Kim Beom-su, founder and head of Future Initiative Center of South Korean platform giant Kakao Corp., vowed Monday to establish a compliance body to strengthen internal controls in the wake of allegations over market manipulation in acquiring SM Entertainment Co.
“Following the recent incidents, I came to think that I should take the lead in reflecting on our shortcomings and prepare a stronger internal, external system for compliance management and control,” Kim said on Monday, in a meeting with more than 20 chief executive officers of Kakao and its major affiliates, including Kakao CEO Hong Eun-taek. “We need to think and practice as a community about what we should do now.”
Kim’s remarks suggest that Kakao’s management culture will take a shift from autonomy to centralization.

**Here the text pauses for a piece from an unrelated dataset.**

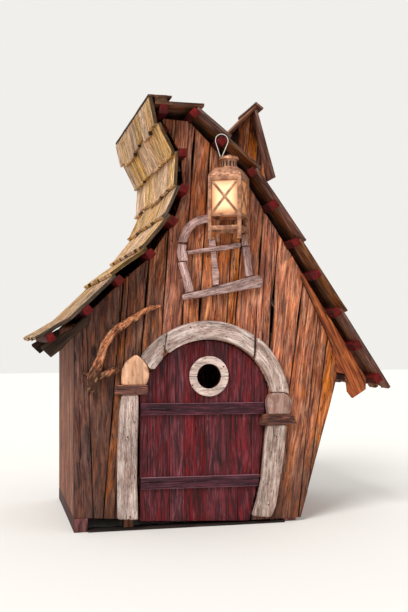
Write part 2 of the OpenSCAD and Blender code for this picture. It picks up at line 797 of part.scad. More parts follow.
// The loop stands on the left edge of the lantern's lid and goes round the end of a purlin
loop_wire = 3;
loop_out = roof_front + purlin_out / 2 - loop_wire;
loop_foot = [lamp_x - 58, lamp_top + roof_rise + neck_h + lid_h + 2 * seat];
hang_station = right_stations[2];
hang_corners = purlin_corners(hang_station[0], hang_station[1], 0);
hang = (hang_corners[0] + hang_corners[1] + hang_corners[2] + hang_corners[3]) / 4;
loop_reach = max([for (corner = hang_corners) norm(corner - hang)]) + loop_wire + 2 * seat;
loop_pull = loop_foot - hang;
loop_away = atan2(loop_pull.y, loop_pull.x);
loop_grip = acos(loop_reach / norm(loop_pull));
loop_steps = 24;

// A tapering limb swept through the points of a route, each [x, z, radius]. Its back is out before the wall
module limb(route, out, sides) {
    last = len(route) - 1;
    function run(k) = unit([for (a = [0:1]) route[min(k + 1, last)][a] - route[max(k - 1, 0)][a]]);
    points = [for (k = [0:last]) for (s = [0:sides - 1])
        let (turn = 360 * s / sides, r = route[k][2], side = [-run(k).y, run(k).x], wide = r * cos(turn))
        [route[k][0] + wide * side.x, -out - r + r * sin(turn), route[k][1] + wide * side.y]];
    walls = [for (k = [0:last - 1]) for (s = [0:sides - 1])
        let (t = (s + 1) % sides, a = k * sides, b = a + sides)
        each [[a + s, a + t, b + t], [a + s, b + t, b + s]]];
    ends = [[for (s = [0:sides - 1]) sides - 1 - s], [for (s = [0:sides - 1]) last * sides + s]];
    polyhedron(points, concat(walls, ends));
}

// The loop runs straight from the lantern to where it meets the circle round the purlin, and round it
module lantern_loop() {
    color("#e8e4da") limb(concat(
        [for (z = [0, 1]) [loop_foot.x + 2 * loop_wire, loop_foot.y + z * loop_wire, loop_wire]],
        [for (k = [0:loop_steps])
            let (turn = loop_away + loop_grip + (360 - 2 * loop_grip) * k / loop_steps)
            [hang.x + loop_reach * cos(turn), hang.y + loop_reach * sin(turn), loop_wire]],
        [for (z = [1, 0]) [loop_foot.x - 2 * loop_wire, loop_foot.y + z * loop_wire, loop_wire]]),
        loop_out, 8);
}

// Gnarled branch nailed on the left wall boards, with a thick stub to the right and a thin one to the left
branch_route = [[-250, 1794, 15], [-331, 1773, 21], [-402, 1732, 26], [-520, 1661, 30], [-602, 1603, 35],
                [-660, 1558, 36], [-712, 1475, 33], [-743, 1372, 36], [-770, 1291, 45], [-797, 1222, 50],
                [-810, 1153, 41], [-818, 1108, 27]];
branch_stubs = [[[-775, 1226, 34], [-695, 1250, 31], [-640, 1270, 28], [-592, 1286, 22]],
                [[-795, 1236, 24], [-850, 1252, 14], [-893, 1268, 7]]];
branch_sides = 12;

module branch() {
    color("#7a6248") {
        limb(branch_route, seat, branch_sides);
        for (stub = branch_stubs) limb(stub, seat, branch_sides);
    }
}

// Turret on the right slope: a narrow gabled box whose foot follows the roof boards under it
turret_back = turret_y + turret_depth;
turret_left_pitch = 46;
turret_right_pitch = 73.8;
turret_left_run = 330;
turret_right_run = 655;
turret_left_w = 120;
turret_right_w = 138;
turret_over = 150;
turret_over_back = 46;
peak = [turret_x, turret_z];
left_fall = [-cos(turret_left_pitch), -sin(turret_left_pitch)];
right_fall = [cos(turret_right_pitch), -sin(turret_right_pitch)];
left_lift = [left_fall.y, -left_fall.x];
right_lift = [-right_fall.y, right_fall.x];
right_start = (turret_t * (1 - right_lift * left_lift) + 2 * seat) / -(right_fall * left_lift);

// The point that lies a depth under both of the turret's slopes
function under_peak(depth) = peak - depth / (left_lift.x * right_lift.y - left_lift.y * right_lift.x)
    * [right_lift.y - left_lift.y, left_lift.x - right_lift.x];

// The right slope's boards and all that lies under them, also in the wedges under the laps
module roof_solid() {
    under_roof(0);
    for (i = [left_count:course_count - 1]) course_slab(i, -2 * seat, 2 * seat);
    for (i = [left_count:course_count - 2])
        polygon([upper_end(i), lower_end(i), lap_end(i) - board_t / 2 * face_of(i + 1, slab_down(i + 1)),
                 lap_end(i) + 2 * seat * lap_down(i)]);
}

module turret_outline(inset) {
    top = under_peak(turret_t + seat + inset);
    left = turret_x - turret_left_w + inset;
    right = turret_x + turret_right_w - inset;
    polygon([top, [left, top.y - (top.x - left) * tan(turret_left_pitch)], [left, 2000],
             [right, 2000], [right, top.y - (right - top.x) * tan(turret_right_pitch)]]);
}

module turret_walls() {
    color("#b5683a") {
        along_y(turret_y, turret_y + turret_t) difference() {
            turret_outline(0);
            roof_solid();
        }
        along_y(turret_back - turret_t, turret_back) difference() {
            turret_outline(0);
            roof_solid();
        }
        along_y(turret_y + turret_t, turret_back - turret_t) difference() {
            turret_outline(0);
            turret_outline(turret_t);
            roof_solid();
        }
    }
}

module turret_slab(fall, lift, run, start) {
    color("#9a8a70") along_y(turret_y - turret_over, turret_back + turret_over_back) difference() {
        polygon([peak + start * fall, peak + run * fall, peak + run * fall - turret_t * lift,
                 peak + start * fall - turret_t * lift]);
        roof_solid();
    }
}

module turret_roof_left() turret_slab(left_fall, left_lift, turret_left_run, 2);
module turret_roof_right() turret_slab(right_fall, right_lift, turret_right_run, right_start);

module turret_cap() {
    color("#6a5040") along_y(turret_y - turret_over - 14, turret_back + turret_over_back + 14)
        polygon([peak + [-10, 4], peak + [60, -40], peak + [66, -24], peak + [-4, 26]]);
}

threshold();
ground_sills();
corner_posts();
door_posts();
front_wall_left();
front_wall_gable();
front_wall_jamb();
front_wall_right();
back_wall();
left_wall();
right_wall();
eave_brackets();
rake_plank();
purlins_left();
purlins_right();
roof_left_eave();
roof_left_swoop();
roof_left_neck();
roof_left_flare();
roof_left_top();
crown_cap();
roof_right_crown();
roof_right_upper();
roof_right_middle();
roof_right_eave();
door_leaf();
door_ledge_lower();
door_ledge_upper();
porthole_ring();
hinge_straps();
hinge_pins();
arch_post_left();
arch_bar_left();
arch_teardrop();
arch_piece_left();
arch_crown();
arch_piece_right();
arch_knob_right();
arch_bar_right();
arch_post_right();
window_arch();
window_posts();
window_bars();
window_sill();
lantern_frame();
lantern_glass();
lantern_roof();
lantern_loop();
branch();
turret_walls();
turret_roof_left();
turret_roof_right();
turret_cap();
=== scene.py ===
"""Crooked market hut: its boards, shakes, driftwood and lantern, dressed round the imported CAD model.

Everything is in metres, in the frame of the model: the front faces -Y, +Z is up, and the origin lies on the
ground under the middle of the front wall.
"""
import sys

import logging
import math
from dataclasses import dataclass, field
from enum import Enum
from functools import partial
from random import Random
from typing import Any, Callable, Sequence

import bmesh
import bpy
from mathutils import Matrix, Vector, noise
from mathutils.bvhtree import BVHTree


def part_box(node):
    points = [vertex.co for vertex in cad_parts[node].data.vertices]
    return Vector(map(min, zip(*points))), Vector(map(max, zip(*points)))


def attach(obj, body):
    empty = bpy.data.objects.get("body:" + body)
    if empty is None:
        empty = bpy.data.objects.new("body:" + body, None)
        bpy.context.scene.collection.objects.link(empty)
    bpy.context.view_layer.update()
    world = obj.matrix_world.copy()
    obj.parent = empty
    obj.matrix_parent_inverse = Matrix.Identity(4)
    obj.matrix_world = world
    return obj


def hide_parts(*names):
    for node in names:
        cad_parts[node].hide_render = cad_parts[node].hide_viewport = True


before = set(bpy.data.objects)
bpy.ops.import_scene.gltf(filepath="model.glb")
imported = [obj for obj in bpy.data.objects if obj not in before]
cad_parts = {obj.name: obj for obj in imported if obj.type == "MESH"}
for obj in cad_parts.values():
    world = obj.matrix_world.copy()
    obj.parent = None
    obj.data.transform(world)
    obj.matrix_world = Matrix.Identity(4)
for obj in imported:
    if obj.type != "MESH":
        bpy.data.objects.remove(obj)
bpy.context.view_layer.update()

LOG = logging.getLogger("market_hut")
MM = 0.001
X_AXIS, Y_AXIS, Z_AXIS = Vector((1, 0, 0)), Vector((0, 1, 0)), Vector((0, 0, 1))
# Short names: shader trees and their sockets, a mesh under work, a finished piece and an assembly's, and
# the shades and warmths of a piece's boards
Tree, Socket, Mesh, Piece = bpy.types.NodeTree, bpy.types.NodeSocket, bmesh.types.BMesh, bpy.types.Object
Pieces = list[Piece]
Tones = Sequence[tuple[float, float]]
# Points nearer than this are one point
WELD = 0.05 * MM
# Faces that turn less than FLAT are one face, edges that turn more than SHARP are rounded, and rounded
# surfaces that turn more than CREASE keep an edge in their shading
FLAT, SHARP, CREASE = math.radians(0.6), math.radians(24), math.radians(40)
# How far to each side of a gaping seam the boards' edges stand back
GAPE_WIDTH = 22 * MM
# A split keeps this far from a board's sides, closes over this length at both ends, and takes from the
# first to the second share of the board's length
SPLIT_MARGIN, SPLIT_TAPER, SPLIT_SHARE = 20 * MM, 40 * MM, (0.2, 0.7)
# Width of one splinter at a shake's end, and how far up the shake they reach
SPLINTER_WIDTH, SPLINTER_REACH = 14 * MM, 90 * MM


class Body(Enum):
    """The CAD body that a piece rides on."""

    HUT = "hut"
    DOOR = "door"


class Slot(Enum):
    """The record's material slots."""

    WALL = "wall_boards"
    FRAME = "frame_timber"
    DARK = "dark_timber"
    PLANK = "fresh_plank"
    PURLIN = "purlin_timber"
    LEFT_SHAKES = "left_shakes"
    RIGHT_SHAKES = "right_shakes"
    DOOR = "door_boards"
    RING = "ring_wood"
    DRIFTWOOD = "driftwood"
    TAN = "driftwood_tan"
    MAUVE = "driftwood_mauve"
    BRANCH = "branch_wood"
    IRON = "iron"
    COPPER = "copper_sheet"
    GLASS = "lamp_glass"
    CORD = "loop_cord"


# Finishes

def linear(hex_colour: str) -> tuple[float, float, float, float]:
    """Turns an sRGB hex colour into linear RGBA.

    Args:
        hex_colour: The colour as #rrggbb.

    Returns:
        The four linear channels.
    """
    channels = [int(hex_colour[start:start + 2], 16) / 255 for start in (1, 3, 5)]
    red, green, blue = (c / 12.92 if c <= 0.04045 else ((c + 0.055) / 1.055) ** 2.4 for c in channels)
    return red, green, blue, 1.0


def add_node(tree: Tree, kind: str, settings: dict[str, Any] | None = None,
             sockets: dict[str | int, Any] | None = None) -> bpy.types.Node:
    """Adds a shader node with its settings and links.

    Args:
        tree: The node tree of a material or the world.
        kind: Blender's name for the node, without ShaderNode.
        settings: The node's own properties.
        sockets: Its inputs by name or number, each a socket to link or a value.

    Returns:
        The new node.
    """
    node = tree.nodes.new("ShaderNode" + kind)
    for name, value in (settings or {}).items():
        setattr(node, name, value)
    for name, value in (sockets or {}).items():
        if isinstance(value, Socket):
            tree.links.new(value, node.inputs[name])
        else:
            node.inputs[name].default_value = value
    return node


@dataclass(frozen=True)
class Finish:
    """A named surface, made once and shared by every piece that has it."""

    name: str
    slot: Slot

    def material(self) -> bpy.types.Material:
        """Makes the material the first time that it is asked for.

        Returns:
            The painted material.
        """
        made = bpy.data.materials.get(self.name)
        if made is None:
            made = bpy.data.materials.new(self.name)
            made.use_nodes = True
            made.node_tree.nodes.clear()
            shader = self.paint(made.node_tree)
            add_node(made.node_tree, "OutputMaterial", sockets={"Surface": shader})
        return made

    def paint(self, tree: Tree) -> Socket:
        """Adds the surface's nodes to a tree and returns the shader's socket."""
        raise NotImplementedError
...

While the company has been successful in increasing its size through aggressive business expansion, it has been under scrutiny for its weak internal control system with a number of businesses in disarray and executives’ moral hazard being prevalent.
“The management saw that the current situation requires the highest level of contingency management and discussed the direction for changes to overhaul Kakao’s management system,” the company said. “We intensively investigated the causes of the recent problems and even discussed plans for accepting external control to ensure compliance.”
This includes receiving external assessments of social impact when conducting new businesses or large-scale investments, the company added.
Kakao plans to hold a management meeting with its affiliates every Monday to review specific action plans going forward.
“As the founder has shown strong commitment, it is likely that Kakao’s management culture will change significantly,” an official from the information technology industry said.